The biggest trouble was that Jack’s sanity meter stayed stubbornly at the bottom the entire time. This is good, but it was obvious that a big tension in the game should be fighting its rise towards insanity. After the game, Dave finally found that it should rise by one whenever he is in a location without any of the players (okay, this we knew), but that this is judged when Jack moves, instead of during the main character resolution phase when everything else is judged. So we were aiming for where he was, instead of trying to be ahead and have him join us.

The rest of it operated fairly well. The building and tearing down of the journey path for each round makes things a lot more fiddly than they should be, while the mechanical reasons are sound, it needs work. Building up resources to fight a couple of enemies and then Aku is the primary scoring mechanism, with everyone trying to get the most honor with limited choices to get the high score. I managed the top score in the second round, and nothing in the other two, though I had a bunch of spare resources for 21 honor.
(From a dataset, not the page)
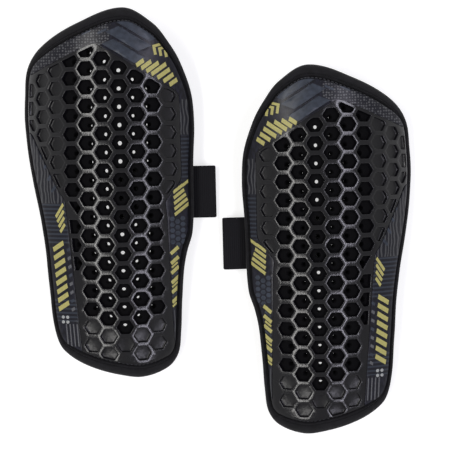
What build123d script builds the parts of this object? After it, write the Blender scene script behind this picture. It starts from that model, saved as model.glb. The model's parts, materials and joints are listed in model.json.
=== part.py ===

I think Mark was the only one to score for fighting the first enemy, and won at 28, while Jason was at 27. Dave only had 18, but I don’t remember if he scored in the first two rounds (I know he did in the last), and didn’t have much in leftover resources like me and Jason did.

Like other cooperative games, I find it good (especially with at least some problems figured out), but not great. I think there’s too little going on for the amount of fiddliness that it has, though it is nicely quick. I also note that Jack is too much of a non-entity in the game (actually having to fight the sanity meter back down would help). The concept of playing as his friends and allies is good, but he doesn’t do anything other than randomly move down the track. There’s some language around him helping in the fight against the bad guy at the end of each round, but I’m not aware of anything actually happening.